Macintosh was invited to deliver the keynote lecture "From hearth to Hades: adventures with Medea and ballet d'action" at the international symposium "Placing Medea: Transfer, Spatiality, and Gender in Europe 1750−1800", at Uppsala University on April 25, 2018.

Macintosh will deliver the 2018–19 Sigmund H. Danziger Jr. Memorial Lecture in the Humanities on 17 May 2019 at the University of Chicago.

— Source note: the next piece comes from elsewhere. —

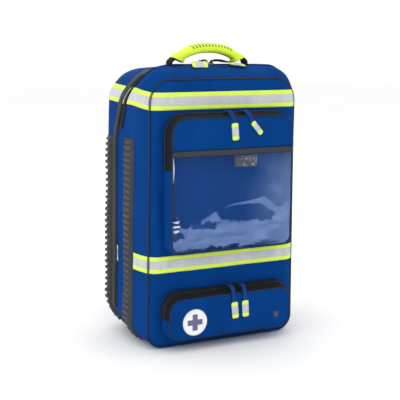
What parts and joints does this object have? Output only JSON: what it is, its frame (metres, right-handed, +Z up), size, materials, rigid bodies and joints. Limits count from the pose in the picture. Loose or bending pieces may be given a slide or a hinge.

Macintosh has been at the forefront of exploring the potential of presenting research in interactive multimedia ebooks, publishing performance histories that showcase digitised archival material and newly commissioned films, art, audio, and audio-visual material. The earliest fruit of this exploration has been the e-book Medea, a performance history , published by the APGRD in 2016. A second e-book, dedicated to the performance history of Aeschylus' Agamemnon, is forthcoming (2019).

==Selected publications==
- Dying Acts: Death in Ancient Greek and Modern Irish Tragic Drama (Cork University Press, 1994)
- Medea in Performance (2000)
- Sophocles' Oedipus Tyrannus (Cambridge University Press, 2009)
- with Edith Hall Greek Tragedy and the British Theatre 1660–1914 (Oxford University Press, 2005)
- with Claire Kenward and Tom Wrobel Medea, a performance history (APGRD 2016), an interactive/multimedia ebook
- ed. with Justine McConnell, Stephen Harrison, Claire Kenward Epic Performances from the Middle Ages into the Twenty-First Century (Oxford University Press, 2018)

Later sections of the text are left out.